> [Stated problem] Copy the data exactly from the line that contains "obj.matrix_parent_inverse = Matrix.Identity(4)" through the line that contains "obj.parent = None", keeping both end lines and leaving out everything else.

> [Provided records]
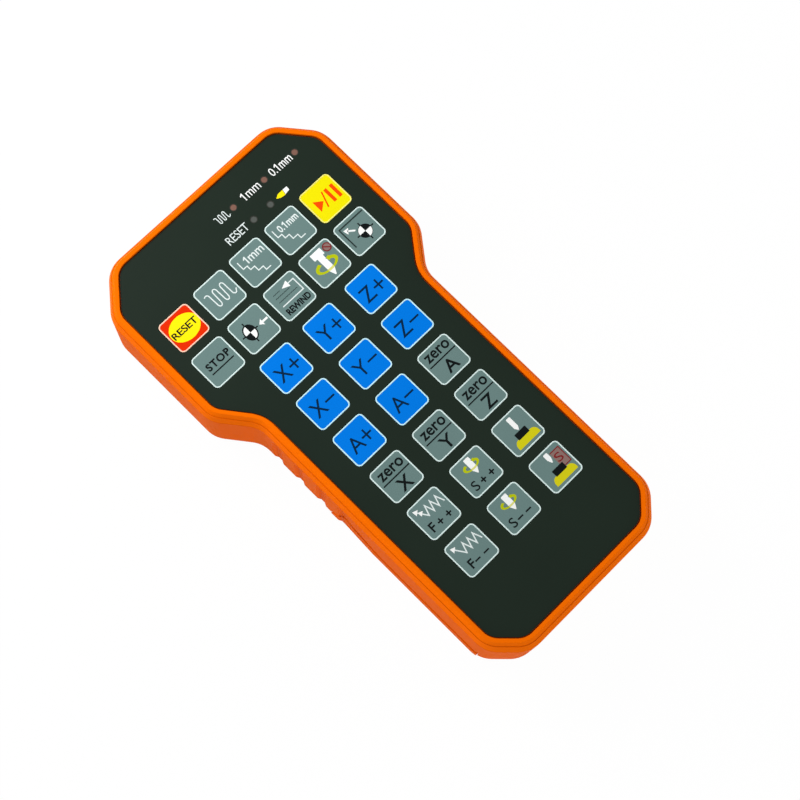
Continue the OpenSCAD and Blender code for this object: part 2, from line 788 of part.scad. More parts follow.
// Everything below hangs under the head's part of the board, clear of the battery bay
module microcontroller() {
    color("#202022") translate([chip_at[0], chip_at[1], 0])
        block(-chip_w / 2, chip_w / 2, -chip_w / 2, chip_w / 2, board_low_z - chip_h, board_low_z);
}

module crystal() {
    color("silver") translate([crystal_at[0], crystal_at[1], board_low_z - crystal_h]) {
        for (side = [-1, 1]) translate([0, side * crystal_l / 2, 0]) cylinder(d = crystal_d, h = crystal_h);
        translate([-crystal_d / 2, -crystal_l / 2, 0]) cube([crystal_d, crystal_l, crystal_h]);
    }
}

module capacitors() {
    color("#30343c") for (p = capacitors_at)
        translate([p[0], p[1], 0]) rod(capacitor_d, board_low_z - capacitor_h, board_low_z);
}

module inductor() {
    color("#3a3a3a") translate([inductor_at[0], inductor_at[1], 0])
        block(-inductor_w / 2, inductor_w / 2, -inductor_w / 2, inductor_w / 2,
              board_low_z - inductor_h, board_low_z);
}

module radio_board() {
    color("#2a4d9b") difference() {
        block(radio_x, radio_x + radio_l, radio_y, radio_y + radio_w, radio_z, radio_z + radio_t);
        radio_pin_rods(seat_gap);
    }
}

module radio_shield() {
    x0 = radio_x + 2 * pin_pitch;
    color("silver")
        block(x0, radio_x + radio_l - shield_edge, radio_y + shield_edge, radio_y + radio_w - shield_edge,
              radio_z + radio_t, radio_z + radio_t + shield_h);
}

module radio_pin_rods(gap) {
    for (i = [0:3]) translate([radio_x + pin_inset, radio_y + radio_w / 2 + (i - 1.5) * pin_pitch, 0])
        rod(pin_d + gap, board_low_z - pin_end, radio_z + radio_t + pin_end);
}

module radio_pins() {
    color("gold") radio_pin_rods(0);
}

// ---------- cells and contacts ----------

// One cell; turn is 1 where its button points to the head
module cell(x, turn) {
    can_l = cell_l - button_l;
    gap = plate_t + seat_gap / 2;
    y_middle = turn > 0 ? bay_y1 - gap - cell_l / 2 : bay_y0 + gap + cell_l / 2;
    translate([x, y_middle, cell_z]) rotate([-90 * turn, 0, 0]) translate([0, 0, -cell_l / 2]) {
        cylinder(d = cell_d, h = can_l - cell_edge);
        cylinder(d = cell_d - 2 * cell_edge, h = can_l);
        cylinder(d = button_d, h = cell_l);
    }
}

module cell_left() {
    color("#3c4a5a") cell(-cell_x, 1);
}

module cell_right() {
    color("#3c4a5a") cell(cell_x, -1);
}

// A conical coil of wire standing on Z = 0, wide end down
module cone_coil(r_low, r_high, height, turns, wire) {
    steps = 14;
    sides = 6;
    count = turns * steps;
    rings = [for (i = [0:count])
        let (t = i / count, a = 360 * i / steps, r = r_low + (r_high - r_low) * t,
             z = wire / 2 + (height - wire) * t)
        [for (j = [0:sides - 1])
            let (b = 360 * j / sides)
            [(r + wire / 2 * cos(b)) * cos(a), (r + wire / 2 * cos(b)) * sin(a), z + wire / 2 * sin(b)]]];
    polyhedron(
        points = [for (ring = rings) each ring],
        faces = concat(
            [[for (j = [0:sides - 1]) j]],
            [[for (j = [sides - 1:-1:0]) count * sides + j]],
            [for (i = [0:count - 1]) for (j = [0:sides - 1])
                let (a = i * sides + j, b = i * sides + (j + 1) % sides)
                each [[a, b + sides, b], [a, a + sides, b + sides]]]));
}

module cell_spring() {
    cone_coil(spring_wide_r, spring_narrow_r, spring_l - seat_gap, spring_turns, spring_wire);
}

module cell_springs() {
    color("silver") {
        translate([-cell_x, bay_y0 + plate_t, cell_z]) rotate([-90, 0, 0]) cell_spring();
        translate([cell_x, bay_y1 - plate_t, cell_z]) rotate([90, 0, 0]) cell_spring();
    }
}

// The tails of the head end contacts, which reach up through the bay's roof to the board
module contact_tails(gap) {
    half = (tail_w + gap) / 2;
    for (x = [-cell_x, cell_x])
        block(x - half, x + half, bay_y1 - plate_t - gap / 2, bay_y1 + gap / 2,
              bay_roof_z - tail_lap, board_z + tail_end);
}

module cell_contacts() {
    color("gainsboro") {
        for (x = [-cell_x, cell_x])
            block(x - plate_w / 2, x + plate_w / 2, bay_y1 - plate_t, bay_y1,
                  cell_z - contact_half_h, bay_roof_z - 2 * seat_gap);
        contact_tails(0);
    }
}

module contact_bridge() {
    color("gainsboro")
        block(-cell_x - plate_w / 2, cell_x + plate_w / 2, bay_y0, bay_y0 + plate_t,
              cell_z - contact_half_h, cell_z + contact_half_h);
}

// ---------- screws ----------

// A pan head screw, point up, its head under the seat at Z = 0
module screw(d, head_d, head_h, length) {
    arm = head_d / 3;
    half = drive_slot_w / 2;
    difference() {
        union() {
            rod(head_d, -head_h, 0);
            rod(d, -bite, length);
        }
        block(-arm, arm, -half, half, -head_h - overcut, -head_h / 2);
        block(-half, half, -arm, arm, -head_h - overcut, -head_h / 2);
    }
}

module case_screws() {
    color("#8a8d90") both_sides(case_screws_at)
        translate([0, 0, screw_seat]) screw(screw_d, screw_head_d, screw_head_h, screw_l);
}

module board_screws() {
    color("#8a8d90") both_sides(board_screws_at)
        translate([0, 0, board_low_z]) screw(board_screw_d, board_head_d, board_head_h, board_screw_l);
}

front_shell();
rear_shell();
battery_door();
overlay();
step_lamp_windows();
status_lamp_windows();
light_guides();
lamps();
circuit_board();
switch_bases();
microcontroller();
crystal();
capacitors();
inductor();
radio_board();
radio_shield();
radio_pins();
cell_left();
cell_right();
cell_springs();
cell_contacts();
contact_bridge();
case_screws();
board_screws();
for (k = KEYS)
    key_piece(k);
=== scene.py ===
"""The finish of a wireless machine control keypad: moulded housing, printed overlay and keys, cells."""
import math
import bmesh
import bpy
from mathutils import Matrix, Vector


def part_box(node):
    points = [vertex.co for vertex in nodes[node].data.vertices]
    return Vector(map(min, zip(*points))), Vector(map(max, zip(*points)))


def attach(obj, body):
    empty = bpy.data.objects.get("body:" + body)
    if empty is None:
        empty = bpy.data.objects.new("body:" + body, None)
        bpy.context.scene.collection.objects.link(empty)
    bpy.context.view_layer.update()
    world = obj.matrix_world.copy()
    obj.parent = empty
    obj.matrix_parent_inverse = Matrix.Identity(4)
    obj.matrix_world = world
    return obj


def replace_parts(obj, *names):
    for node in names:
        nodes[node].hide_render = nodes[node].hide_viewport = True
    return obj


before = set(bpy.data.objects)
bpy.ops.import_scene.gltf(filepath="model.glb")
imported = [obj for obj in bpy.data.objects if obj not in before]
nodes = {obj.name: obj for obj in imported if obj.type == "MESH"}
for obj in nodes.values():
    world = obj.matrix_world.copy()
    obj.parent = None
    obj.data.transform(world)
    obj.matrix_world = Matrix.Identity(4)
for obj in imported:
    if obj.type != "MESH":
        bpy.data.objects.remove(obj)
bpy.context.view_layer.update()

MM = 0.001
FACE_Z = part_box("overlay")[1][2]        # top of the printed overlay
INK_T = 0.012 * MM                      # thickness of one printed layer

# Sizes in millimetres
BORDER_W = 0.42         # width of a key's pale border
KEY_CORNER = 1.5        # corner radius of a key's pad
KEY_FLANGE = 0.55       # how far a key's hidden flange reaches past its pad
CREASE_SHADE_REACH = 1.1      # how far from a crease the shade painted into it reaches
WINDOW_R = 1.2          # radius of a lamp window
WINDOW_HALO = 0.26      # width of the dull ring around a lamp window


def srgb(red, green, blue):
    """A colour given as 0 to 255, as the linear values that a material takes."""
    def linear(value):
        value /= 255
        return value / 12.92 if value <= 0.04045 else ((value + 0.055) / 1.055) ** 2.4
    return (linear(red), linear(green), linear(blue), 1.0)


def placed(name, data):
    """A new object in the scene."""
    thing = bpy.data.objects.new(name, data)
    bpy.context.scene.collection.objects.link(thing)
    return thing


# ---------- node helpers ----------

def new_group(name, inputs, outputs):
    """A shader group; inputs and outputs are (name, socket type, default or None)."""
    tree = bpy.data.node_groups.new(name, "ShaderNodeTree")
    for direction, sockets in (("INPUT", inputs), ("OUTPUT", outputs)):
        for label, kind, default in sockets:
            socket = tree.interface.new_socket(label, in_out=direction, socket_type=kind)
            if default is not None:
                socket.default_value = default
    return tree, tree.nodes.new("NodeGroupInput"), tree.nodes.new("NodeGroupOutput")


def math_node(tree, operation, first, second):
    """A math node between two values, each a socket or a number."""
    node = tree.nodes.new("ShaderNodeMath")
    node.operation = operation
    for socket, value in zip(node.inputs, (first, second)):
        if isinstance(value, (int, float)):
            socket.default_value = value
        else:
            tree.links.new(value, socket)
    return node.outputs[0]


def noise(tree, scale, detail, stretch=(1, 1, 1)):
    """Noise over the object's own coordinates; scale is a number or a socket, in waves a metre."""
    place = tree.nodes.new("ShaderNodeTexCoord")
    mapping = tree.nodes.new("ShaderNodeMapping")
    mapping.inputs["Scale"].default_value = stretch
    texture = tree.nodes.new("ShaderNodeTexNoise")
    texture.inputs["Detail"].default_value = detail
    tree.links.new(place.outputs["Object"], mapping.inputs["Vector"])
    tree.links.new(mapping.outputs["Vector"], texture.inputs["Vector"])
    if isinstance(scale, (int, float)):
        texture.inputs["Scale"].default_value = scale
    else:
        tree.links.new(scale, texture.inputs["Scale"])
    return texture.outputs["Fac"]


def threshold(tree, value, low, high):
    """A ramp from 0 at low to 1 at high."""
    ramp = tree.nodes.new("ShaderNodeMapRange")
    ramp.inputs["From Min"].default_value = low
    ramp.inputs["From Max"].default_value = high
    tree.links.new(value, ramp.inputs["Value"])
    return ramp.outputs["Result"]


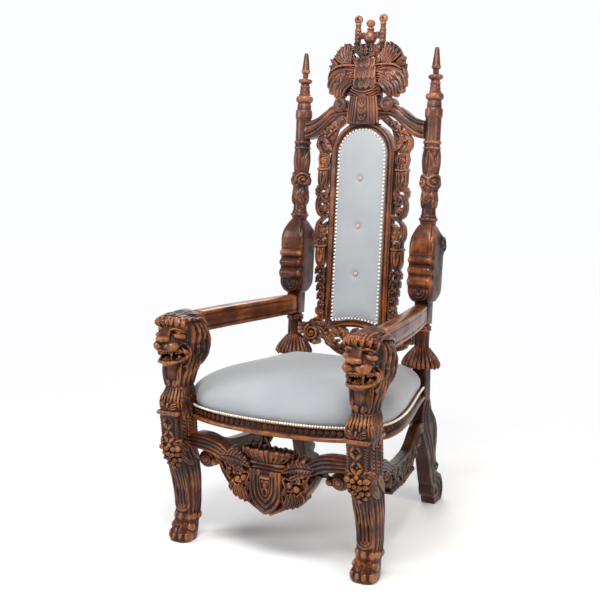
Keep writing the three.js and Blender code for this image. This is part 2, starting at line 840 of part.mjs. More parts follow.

> [Answer to the task]
    obj.matrix_parent_inverse = Matrix.Identity(4)
    obj.matrix_world = world
    return obj


def replace_parts(obj, *names):
    for node in names:
        nodes[node].hide_render = nodes[node].hide_viewport = True
    return obj


before = set(bpy.data.objects)
bpy.ops.import_scene.gltf(filepath="model.glb")
imported = [obj for obj in bpy.data.objects if obj not in before]
nodes = {obj.name: obj for obj in imported if obj.type == "MESH"}
for obj in nodes.values():
    world = obj.matrix_world.copy()
    obj.parent = None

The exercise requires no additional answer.